Fig. 1. (a) Simulated 2D array of ring-like structures with varying radii; (b) wide-field imaging of the simulated ring-like structures; (c) distribution of different SNRs by adding different levels of Poisson noise in a discrete manner along the vertical direction; (d) second-order SOFI of the simulated ring-like structures; (e)–(g) SRRF of the simulated ring-like structures with TRA, TRM, and TRPPM calculation modes; (h)–(j) SRRF of the simulated ring-like structures with TRAC 2, TRAC 3, and TRAC 4 calculation modes; (k) CERN imaging of the simulated ring-like structures; (l) RSP coefficient evaluation of the reconstructed ring-like structures by different imaging methods in the high SNR and low SNR regions; (m)–(p) RSE evaluation of the reconstructed ring-like structures in the low SNR region with TRAC 2, TRAC 3, TRAC 4, and CERN imaging methods. The histograms of (b) and (d) were equalized for clear visualization of the low SNR structures. The source code and data set are available on Github, https://github.com/zhipingzeng/CERN. Scale bar, 500 nm.
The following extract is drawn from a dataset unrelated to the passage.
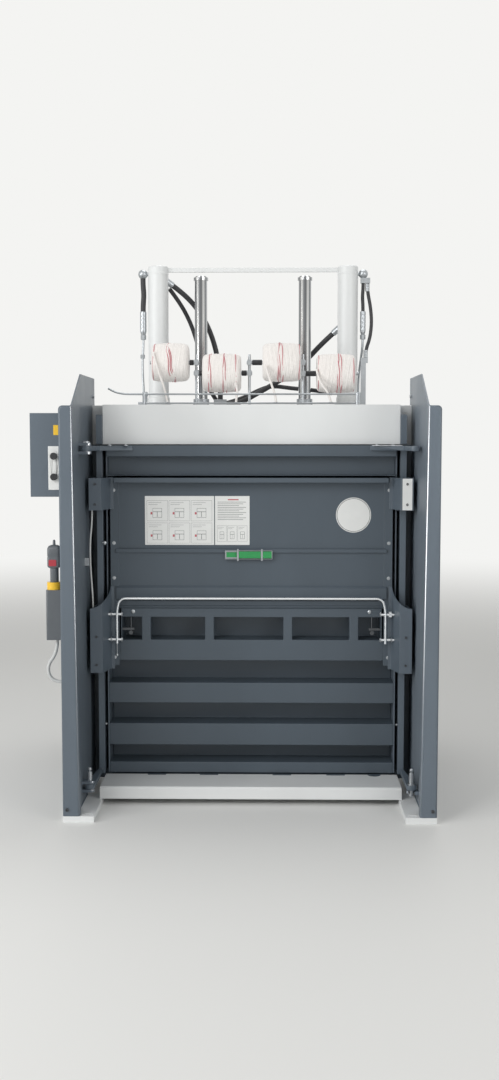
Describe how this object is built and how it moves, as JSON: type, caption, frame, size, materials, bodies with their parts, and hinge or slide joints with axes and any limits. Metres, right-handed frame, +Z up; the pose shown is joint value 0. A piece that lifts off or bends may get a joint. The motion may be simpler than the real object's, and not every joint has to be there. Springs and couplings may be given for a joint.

Fig. 2. (a) Wide-field image of the simulated tubulin-like network with dynamic doughnut-shaped and point-like nanoscale cargoes moving along network lines; (b), (c) second-order SOFI and SRRF (TRA) images of the simulated dynamic structure; (d) CERN image of the simulated dynamic structure, precisely discerning the doughnut-shaped cargoes (marked by “D”) from the point-like cargoes (marked by “P”); (e)–(h) magnified images indicated by the white dotted regions from (a) to (d). For the cargoes marked by “P,” we generated the cargo images by convolving point-like structures (30 nm radii) with a Gaussian PSF. For the cargoes marked by “D,” we generated the cargo images by convolving ring-like structures (90 nm radii) with a smaller Gaussian PSF. Different PSFs indicated the labeling of two different types of fluorophores with distinct wavelengths for imaging different targets. The blue and red arrows represent the different moving directions of the cargoes along the network lines. Scale bars, 1 μm in (a)–(d); 300 nm in (e)–(h).

Fig. 3. (a), (b) Multicolor wide-field and second-order SOFI images of the subcellular microtubule network and CCPs [33]; (c) SRRF image with TRAC 2 calculation mode of the microtubule network and CCPs; (d) CERN image of the microtubule network and CCPs; (e) line profiles of the wide-field, second SOFI-, SRRF (TRAC 2)-, and CERN-reconstructed CCPs indicated by the white arrows in (f)–(i); (f)–(i) magnified images of the white dotted regions from (a)–(d); (j)–(k) RSE evaluation of the reconstructed CCP in TRAC 2 and CERN imaging; (l) line profiles of the second SOFI-, SRRF (TRAC 2)-, and CERN-reconstructed closely separated filaments located by the red arrows in (b)–(d). Scale bars, 1 μm in (a)–(d); 500 nm in (f)–(i).

Fig. 4. (a) Wide-field image of the densely pack RNA transcripts; (b)–(d) second-order SOFI, SRRF (TRPPM), and SRRF (TRAC 2) images of the RNA molecule distribution; (e) ThunderSTORM image of the RNA molecule distribution [34]; (f) CERN image of the RNA molecules; (g) line profiles of the SRRF (TRPPM)-, SRRF (TRAC 2)-, ThunderSTORM-, and CERN-reconstructed RNA molecules indicated by the white arrows in (c)–(f). (h) FRC comparison of the reconstructed superresolution images from SRRF (TRPPM), SRRF (TRAC 2), ThunderSTORM, and CERN methods. The standard deviations were calculated by using three different image sequences for image reconstructions. Raw data courtesy of the GigaScience Database [34]. Scale bars, 1 μm in (a)–(f).